Disorder in the Court: There were some bizarre moments during this argument. At different points, Trump’s attorney argued that a president ordering the assassination of a political rival or ordering the military to stage a coup might be considered official acts that would be immune from prosecution. As election lawyer Marc Elias put it:
Justice Alito was by far the furthest “out there” when it came to apparent willingness to agree with Trump’s claims. He tried to flip the argument against immunity back on the government by saying (with no apparent sense of irony) that if presidents are not immune from prosecution, then a president might be more likely to try to remain in office unlawfully because he will fear being prosecuted if he leaves. He also huffed that presidents must make a lot of difficult decisions and that the government was arguing that if they make a mistake they can be prosecuted and it’s no big deal. Dreeben had to politely remind him that honest mistakes don’t generally lead to criminal prosecution.

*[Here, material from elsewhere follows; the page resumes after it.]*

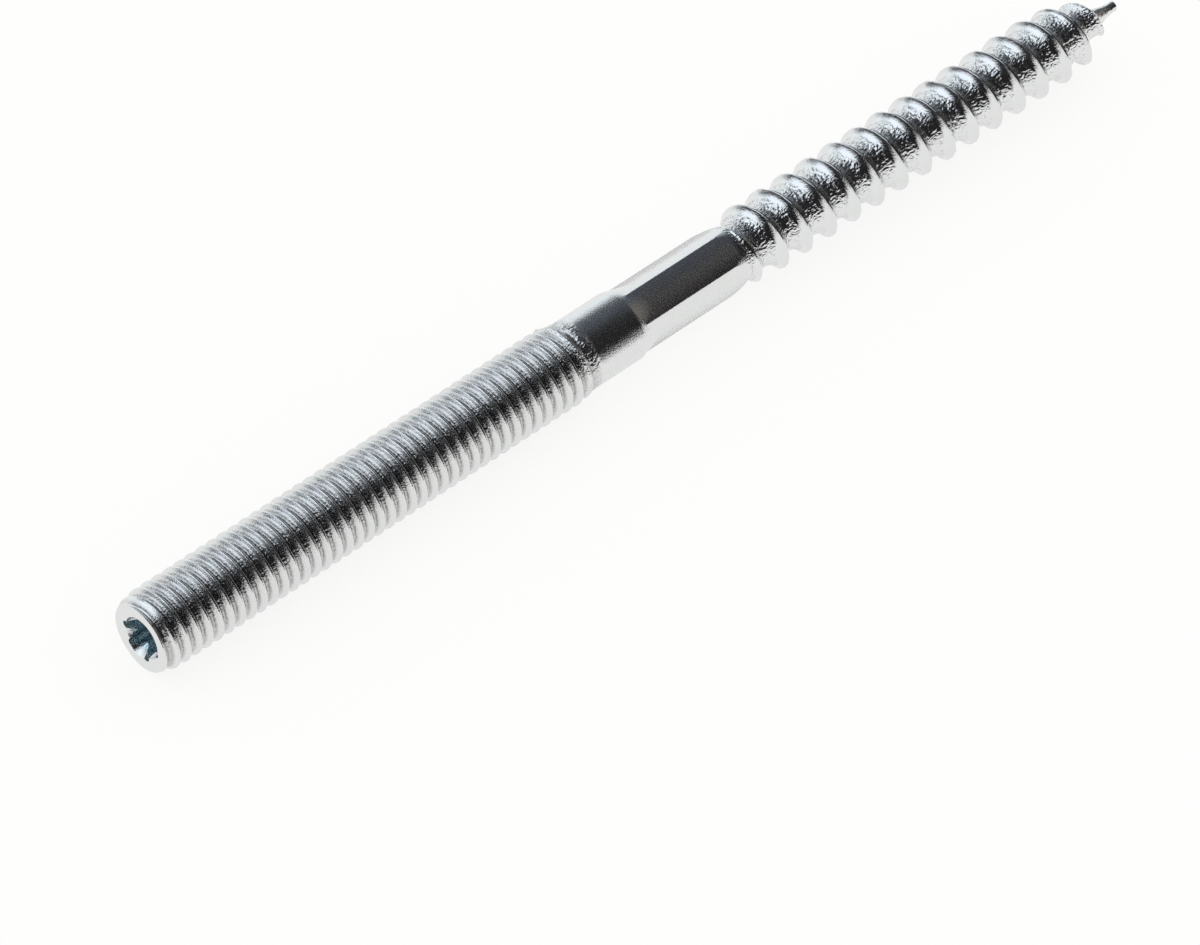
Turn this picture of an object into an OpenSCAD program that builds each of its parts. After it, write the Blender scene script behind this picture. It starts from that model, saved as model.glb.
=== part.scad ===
// Hanger bolt: a metric machine thread with a six-lobe drive in its end, a plain
// shank, a hexagon for a spanner, and a coarse wood thread that ends in a point.
// It is one forged and rolled piece. The axis is X: the machine end's face is at
// x = 0 and the point is at the +X end. The bolt lies as it rests, with +Z up.

/* [Machine thread] */
// Crest diameter of the machine thread
thread_d = 7.75; // [7.4:0.05:9]
// Axial distance from crest to crest of the machine thread
thread_pitch = 1.25; // [1:0.05:1.75]
// Depth from crest to root of the machine thread
thread_depth = 0.68; // [0.3:0.02:0.8]
// Length of the machine thread, from the end face to the end of its run-out
thread_len = 51.4; // [20:0.1:80]
// Share of each pitch that the crest takes
thread_crest_share = 0.26; // [0.1:0.02:0.4]
// Share of each pitch that the root takes
thread_root_share = 0.2; // [0.1:0.02:0.4]
// Diameter of the flat end face
end_face_d = 6.7; // [5.6:0.1:7]
// Length of the taper that leads from the end face up to the crests
lead_len = 1.3; // [0.6:0.1:3]

/* [Six-lobe drive] */
// Size of the recess across opposite lobes
drive_lobe_d = 4.65; // [3.6:0.05:4.8]
// Size of the recess across opposite ribs
drive_rib_d = 3.3; // [2.6:0.05:3.4]
// Radius of each lobe's rounded end
drive_lobe_r = 0.4; // [0.3:0.02:0.5]
// Depth of the recess, down to the start of its pointed floor
drive_depth = 2.9; // [1.5:0.1:5]
// Depth of the pointed floor
drive_floor = 0.7; // [0.3:0.1:1.2]
// Turn of the recess about the axis, in degrees
drive_turn = 12; // [0:1:59]

/* [Shank] */
// Diameter of the plain shank
shank_d = 7.0; // [6.8:0.02:7.3]
// Length of the plain shank
shank_len = 5.4; // [2:0.1:30]
// Length over which the shoulder tapers from the shank to the hexagon's flats
shoulder_len = 2.3; // [1.5:0.1:6]

/* [Hexagon] */
// Size of the hexagon across its flats
hex_af = 5.7; // [5.6:0.02:5.9]
// Length from the end of the shank to where the hexagon's corners start to taper
hex_len = 11.3; // [8:0.1:30]
// Length over which the hexagon tapers down to the wood thread's core
hex_end_len = 3.1; // [1.5:0.1:5]
// Turn of the hexagon about the axis, in degrees
hex_turn = 28.5; // [0:0.5:59.5]

/* [Wood thread] */
// Crest diameter of the wood thread
wood_d = 7.34; // [6.4:0.02:7.6]
// Core diameter of the wood thread
wood_core_d = 5.44; // [4.8:0.02:5.56]
// Axial distance from crest to crest of the wood thread
wood_pitch = 3.06; // [2.4:0.02:4]
// Length of the wood thread's straight core, up to the start of its pointed end
wood_len = 41.3; // [15:0.1:80]
// Length of the hexagon's taper that the wood thread winds over
wood_lap = 1.5; // [0.5:0.05:1.8]
// Width of the thread's crest
wood_crest_w = 0.14; // [0.1:0.02:0.6]
// Width of the thread where it meets the core
wood_base_w = 1.05; // [0.8:0.05:2]

/* [Point] */
// Length of the cone that the core ends in
cone_len = 6.2; // [3:0.1:12]
// Length from where the crests start to taper, to the tip
crest_taper_len = 6.6; // [4:0.1:12]
// Diameter of the small nib that is left at the tip
nib_d = 0.96; // [0.6:0.02:1.6]
// Length of the nib
nib_len = 1.9; // [0.5:0.1:3]

/* [Fineness] */
// Straight sides that make up one turn of either thread
sides = 20; // [12:4:24]
// Side of the turn on which the machine thread starts
machine_start = 19; // [0:1:23]
// Side of the turn on which the wood thread starts
wood_start = 1; // [0:1:23]

/* [Hidden] */
// Turns over which each thread grows from nothing, or fades out again
thread_fade_turns = 1.5;
wood_grow_turns = 0.7;
wood_fade_turns = 0.2;
// Each threaded bar ends a little inside the piece that it joins, and is slimmer
// there by this step, so that the two meet on a flat ring
seat_step = 0.04;
seat_depth = 0.4;
// Straight parts of each lobe's and each rib's arc in the recess
arc_parts = 4;
// Turn that lays a flat side of each thread on the ground
flat_down = 180 / sides;
// Colour of bright zinc plating
zinc = [0.76, 0.79, 0.82];

// Where each section starts along the axis
shank_x = thread_len;
shoulder_x = shank_x + shank_len;
hex_end_x = shoulder_x + hex_len;
wood_x = hex_end_x + hex_end_len;
cone_x = wood_x + wood_len;
nib_x = cone_x + cone_len;
tip_x = nib_x + nib_len;

function clamp01(v) = min(1, max(0, v));
function mix(a, b, share) = a + (b - a) * share;
function on_ring(x, r, angle) = [x, r * cos(angle), r * sin(angle)];

// A round bar whose surface winds in a right-hand helix, closed by two flat rings.
// The helix starts on the side of the turn that start names. profile lists one pitch's
// points as [share of the pitch, height from 0 to 1], and radius(x, height, turn) gives
// a point's distance from the axis.
module threaded_bar(start_x, end_x, helix_x, start, pitch, turns, profile, radius) {
    steps = floor(turns * sides);
    row = len(profile);
    ring_base = (steps + 1) * row + sides;

    function angle(j) = flat_down + 360 * (start + j) / sides;
    function helix_point(j, k) =
        let (x = helix_x + pitch * (j / sides + profile[k][0]))
        on_ring(x, radius(x, profile[k][1], j / sides), angle(j));
    // Rows 0 to steps hold the whole profile; one turn more holds its first point
    function at(j, k) = j <= steps ? j * row + k : (steps + 1) * row + j - steps - 1;
    // The point after the profile's last is the first one of the next turn
    function along(j, k) = k < row ? at(j, k) : at(j + sides, 0);
    function start_ring(i) = ring_base + i % sides;
    function end_ring(i) = ring_base + sides + i % sides;
    function last_turn(i) = i == 0 ? along(steps, row) : at(steps + i, 0);

    points = [
        for (j = [0:steps], k = [0:row - 1]) helix_point(j, k),
        for (j = [steps + 1:steps + sides]) helix_point(j, 0),
        for (i = [0:sides - 1]) on_ring(start_x, radius(start_x, 0, 0), angle(i)),
        for (i = [0:sides - 1])
            on_ring(end_x, radius(end_x, 0, turns + 1), angle(steps + i))
    ];
    faces = [
        for (j = [0:steps - 1], k = [0:row - 1]) each [
            [along(j, k), along(j, k + 1), along(j + 1, k + 1)],
            [along(j, k), along(j + 1, k + 1), along(j + 1, k)]
        ],
        // From the first ring to the helix's first turn
        for (i = [0:sides - 1]) each [
            [start_ring(i), at(i, 0), at((i + 1) % sides, 0)],
            [start_ring(i), at((i + 1) % sides, 0), start_ring(i + 1)]
        ],
        for (k = [0:row - 1]) [at(sides - 1, 0), along(0, k + 1), along(0, k)],
        // From the helix's last turn to the last ring
        for (i = [0:sides - 1]) each [
            [last_turn(i), end_ring(i), end_ring(i + 1)],
            [last_turn(i), end_ring(i + 1), at(steps + i + 1, 0)]
        ],
        for (k = [0:row - 1]) [along(steps, k), along(steps, k + 1), at(steps + 1, 0)],
        [for (i = [0:sides - 1]) start_ring(i)],
        [for (i = [sides - 1:-1:0]) end_ring(i)]
    ];
    polyhedron(points, faces);
}

// The machine thread: its crests rise along a taper behind the end face, and its
// last turns fade into the shank.
module machine_thread() {
    turns = thread_len / thread_pitch - 1;
    flank = (1 - thread_crest_share - thread_root_share) / 2;
    profile = [
        [0, 0],
        [thread_root_share, 0],
        [thread_root_share + flank, 1],
        [1 - flank, 1]
    ];
    root_r = thread_d / 2 - thread_depth;
    seat_r = shank_d / 2 - seat_step;
    lead_r = function(x) mix(end_face_d, thread_d, x / lead_len) / 2;
    radius = function(x, height, turn)
        let (full = clamp01((turns - turn) / thread_fade_turns))
        min(lead_r(x), mix(seat_r, root_r + thread_depth * height, full));
    threaded_bar(0, thread_len + seat_depth, 0, machine_start, thread_pitch, turns,
        profile, radius);
}

// Outline of the recess: six rounded lobes with a rounded rib between each two, where
// every arc meets the next one on the line through their centres.
module six_lobe_outline() {
    lobe_at = drive_lobe_d / 2 - drive_lobe_r;
    gap = drive_rib_d / 2 - drive_lobe_r;
    rib_at = (pow(lobe_at, 2) - pow(gap, 2)) / (2 * (lobe_at * cos(30) - gap));
    rib_r = rib_at - drive_rib_d / 2;
    // Half of each lobe's arc, and half of each rib's
    lobe_half = 180 - atan2(rib_at * sin(30), lobe_at - rib_at * cos(30));
    rib_half = lobe_half - 30;
    function arc(centre, r, middle, half, turn) = [
        for (i = [0:arc_parts - 1])
            let (a = middle + turn * mix(-half, half, (i + 0.5) / arc_parts))
            centre + r * [cos(a), sin(a)]
    ];
    polygon([
        for (i = [0:5]) each concat(
            arc(lobe_at * [cos(60 * i), sin(60 * i)], drive_lobe_r, 60 * i, lobe_half, 1),
            arc(rib_at * [cos(60 * i + 30), sin(60 * i + 30)], rib_r,
                60 * i + 210, rib_half, -1)
        )
    ]);
}

// The recess that a six-lobe bit drives, with a pointed floor.
module drive_recess() {
    rotate([drive_turn, 0, 0])
    rotate([90, 0, 90]) {
        translate([0, 0, -seat_depth])
            linear_extrude(drive_depth + seat_depth) six_lobe_outline();
        translate([0, 0, drive_depth - seat_step])
            cylinder(h = drive_floor, d1 = drive_rib_d - seat_step, d2 = 0, $fn = 48);
    }
}

// A length of round bar along the axis.
module round_bar(x, length, d) {
    translate([x, 0, 0]) rotate([0, 90, 0]) cylinder(h = length, d = d, $fn = 96);
}

// A length of tapering bar along the axis.
module taper(x, length, d1, d2) {
    translate([x, 0, 0])
        rotate([90, 0, 90])
        linear_extrude(length, scale = d2 / d1) circle(d = d1, $fn = 72);
}

// The plain shank and the shoulder that tapers down over the hexagon's flats.
module shank() {
    // The taper runs on inside the hexagon, past where it meets the flats
    run_on = 1.2;
    shoulder_end_d = mix(shank_d, hex_af, run_on);
    round_bar(shank_x, shank_len, shank_d);
    taper(shoulder_x, shoulder_len * run_on, shank_d, shoulder_end_d);
}

// The hexagon, whose corners and then flats taper down to the wood thread's core.
module hexagon() {
    hex_ac = hex_af / cos(30);
    wood_seat_d = wood_core_d + 2 * seat_step;
    intersection() {
        translate([shoulder_x, 0, 0])
            rotate([hex_turn, 0, 0]) rotate([90, 0, 90])
            linear_extrude(hex_len + hex_end_len) circle(d = hex_ac, $fn = 6);
        union() {
            round_bar(shoulder_x, hex_len, hex_ac + seat_step);
            taper(hex_end_x, hex_end_len, hex_ac + seat_step, wood_seat_d);
        }
    }
}

// The wood thread. Its bar starts inside the hexagon and ends as the small nib that
// the rolling leaves at the tip. The ridge grows out of the hexagon's tapered end.
module wood_thread() {
    helix_x = wood_x - wood_lap;
    turns = (tip_x - seat_step - helix_x) / wood_pitch - 1;
    crest = wood_crest_w / wood_pitch;
    flank = (wood_base_w - wood_crest_w) / 2 / wood_pitch;
    profile = [
        [0, 0],
        [flank, 1],
        [flank + crest, 1],
        [2 * flank + crest, 0]
    ];
    tapered = function(x, d, from_x, length)
        mix(d, nib_d, clamp01((x - from_x) / length)) / 2;
    core_r = function(x) tapered(x, wood_core_d, cone_x, cone_len);
    crest_r = function(x) tapered(x, wood_d, tip_x - crest_taper_len, crest_taper_len);
    radius = function(x, height, turn)
        let (grown = clamp01(turn / wood_grow_turns))
        let (left = clamp01((turns - turn) / wood_fade_turns))
        mix(core_r(x), crest_r(x), height * min(grown, left));
    threaded_bar(hex_end_x - seat_depth, tip_x, helix_x, wood_start, wood_pitch, turns,
        profile, radius);
}

module hanger_bolt() {
    color(zinc) difference() {
        union() {
            machine_thread();
            shank();
            hexagon();
            wood_thread();
        }
        drive_recess();
    }
}

hanger_bolt();
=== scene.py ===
# %% [markdown]
# # A hanger bolt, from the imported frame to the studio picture
#
# The bolt is one piece of steel: a machine thread with a six-lobe recess in its end, a
# plain shank, a hexagon for a spanner, and a coarse wood thread that runs to a point.
# The frame comes first. It holds the exact solid, and everything that is made here
# takes its place from it. The bolt lies along x, with its threaded end at x = 0.

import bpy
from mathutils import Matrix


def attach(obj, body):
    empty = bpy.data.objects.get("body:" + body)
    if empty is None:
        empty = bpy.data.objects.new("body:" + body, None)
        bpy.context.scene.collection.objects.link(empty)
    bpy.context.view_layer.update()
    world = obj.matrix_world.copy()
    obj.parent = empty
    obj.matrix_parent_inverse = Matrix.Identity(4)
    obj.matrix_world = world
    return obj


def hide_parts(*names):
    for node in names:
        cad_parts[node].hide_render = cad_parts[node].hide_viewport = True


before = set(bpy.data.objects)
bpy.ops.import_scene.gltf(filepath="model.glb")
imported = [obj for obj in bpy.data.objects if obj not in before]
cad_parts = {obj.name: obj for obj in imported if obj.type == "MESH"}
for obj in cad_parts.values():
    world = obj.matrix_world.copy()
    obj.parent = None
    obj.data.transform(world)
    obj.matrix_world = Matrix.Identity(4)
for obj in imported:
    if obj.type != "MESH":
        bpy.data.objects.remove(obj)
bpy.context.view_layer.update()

# %% [markdown]
# Blender works in metres, and a bolt is measured in millimetres. All sizes below are in
# millimetres, and MM turns them into metres where a mesh is made.

# %% The unit
import math

import bpy
import numpy as np
from mathutils import Vector, noise

MM = 0.001

# %% [markdown]
# Every step works on one piece alone. Operators act on all that is selected, so the
# first helper deselects everything and picks one piece.

# %% Picking one piece
def only(piece):
    """Make piece the one selected and active object."""
    if bpy.context.object and bpy.context.object.mode != "OBJECT":
        bpy.ops.object.mode_set(mode="OBJECT")
    bpy.ops.object.select_all(action="DESELECT")
    piece.hide_set(False)
    piece.select_set(True)
    bpy.context.view_layer.objects.active = piece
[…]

Justice Kavanaugh was engaged in his own little side project, a variation on what conservatives call the “clear statement rule.” He suggested that only criminal statutes that expressly specify they apply to the president could be used to prosecute a former president, because then the president would be on notice that he might be subject to prosecution. (Currently almost no statutes expressly say that they apply to the president - probably because, up until now, it was assumed that the president, like every other citizen, is already on notice that he can’t violate the criminal law.) That would mean a former president could not be prosecuted for bribery or murder, for example, because those laws don’t explicitly say they apply to the president. Fortunately, none of the other justices seemed particularly interested in going down this road with Kavanaugh - but watch for at least a concurrence from him making this argument.
Justice Ketanji Brown Jackson had some strong moments. In response to the argument that without immunity a president might be reluctant to take bold, decisive action for fear of criminal liability, she pointed out that granting immunity created a potentially greater problem: a president who could turn the Oval Office into crime spree central with nothing to deter him: “If the potential for criminal liability is taken off the table, wouldn’t there be a significant risk that future presidents would be emboldened to commit crimes with abandon while they’re in office?”

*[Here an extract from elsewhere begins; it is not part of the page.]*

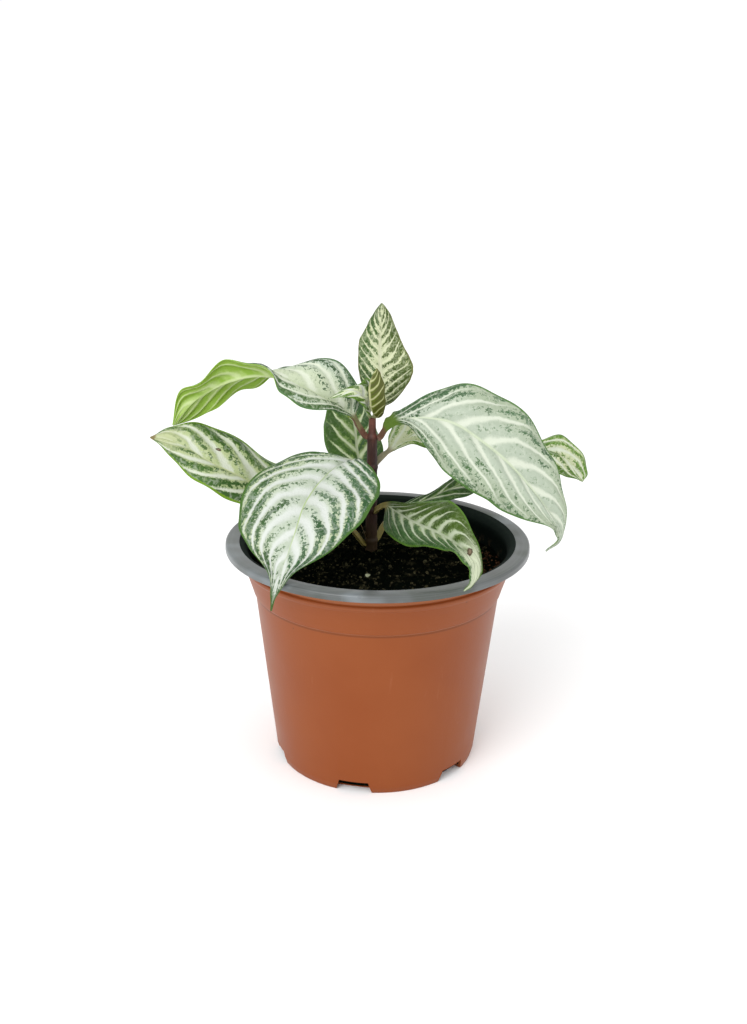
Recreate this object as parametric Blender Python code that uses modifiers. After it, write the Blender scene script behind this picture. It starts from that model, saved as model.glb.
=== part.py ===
"""A potted zebra plant: a two-tone nursery pot filled with soil, and a young plant of one upright
stem with pairs of large pale-veined leaves.

Every length is in millimetres until it becomes a mesh. The origin is the middle of the pot's
underside, +Z is up, and the plant's show side faces -Y.
"""

import math

import bmesh
import bpy
import numpy as np

MM = 0.001

# The pot, a common 12 cm one, turned about +Z.
POT_HEIGHT = 91.2
RIM_RADIUS = 60.0
RIM_OPENING_RADIUS = 54.5
RIM_LIP_DROP = 2.8
COLLAR_RADIUS = 52.5
BEAD_Z = 83.0
BEAD_OUT = 0.8
SHOULDER_RADIUS = 51.6
BODY_TOP_RADIUS = 48.7
BODY_TOP_Z = 71.0
FOOT_RADIUS = 40.4
FOOT_RING = 6.0
WALL = 1.2
FLOOR = 1.6
POT_STEPS = 48

# Drain notches round the foot.
NOTCH_COUNT = 6
NOTCH_HEIGHT = 4.8
NOTCH_ANGLE = 21.0
FIRST_NOTCH_ANGLE = -12.0

# Soil, a low mound that stops short of the rim.
SOIL_EDGE_Z = 80.0
SOIL_MOUND = 3.2
SOIL_STEPS = 40
SOIL_EDGE_RADIUS = SHOULDER_RADIUS - WALL - 0.65
SOIL_RING_SHARES = (0.22, 0.42, 0.62, 0.82, 1.0)
GAP = 0.3

# The stem stands in a plain hole in the soil, a little behind the pot's axis.
STEM_X = -2.5
STEM_Y = 8.0
STEM_SUNK = 9.0
STEM_RADIUS = 2.35
SHOOT_RADIUS = 1.45
STEM_TOP_Z = 138.0
LEAF_NODES_Z = (87.0, 100.2, 117.8, 130.1)

# Leaf sections, from the left margin to the right one, as parts of each half's width.
ACROSS = (-1.0, -0.66, -0.33, -0.1, 0.1, 0.33, 0.66, 1.0)
MARGIN_THICKNESS = 0.7
PETIOLE_WIDTH = 2.5
BLADE_ARCH = 0.18
KEEL_SPREAD = 1.1
LEFT_WAVE_START = 0.4
RIGHT_WAVE_START = 2.1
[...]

In the end, as I said, I don’t think the Court is going to go along with full immunity. But it may (unnecessarily) write an opinion that seeks to outline the full parameters of presidential immunity and then send the issue back to Judge Chutkan to apply those new parameters to this case. Depending on what the opinion requires, she might be able to do that fairly quickly, or it might result in substantial additional delays.
By waiting to take the case as long as is did and then not putting it on a particularly fast track, the Court has already given Trump much of what he realistically hoped to achieve. If the Court now sits on its decision until the end of its term in late June or even early July, it will have become nearly impossible for the case to be tried prior to the election. The justices could decide quickly and issue an opinion in May, but given their pace thus far I don’t hold out much hope for that.
Overall, as I said - very disheartening.
New York State Case - Hush Money/False Business Records
The first week of trial is in the books in New York. In opening statements, the DA alleged that Trump was the leader of a criminal conspiracy to influence the 2016 election — even though there is no conspiracy charge in the indictment. As I’ve discussed before, prosecutors are trying to dress up the rather trivial charges of falsifying internal business records by arguing the case is really about election interference. The defense took a pretty aggressive posture in its opening, arguing that the records are not false and that Michael Cohen, Stormy Daniels, and everyone else accusing Trump is lying.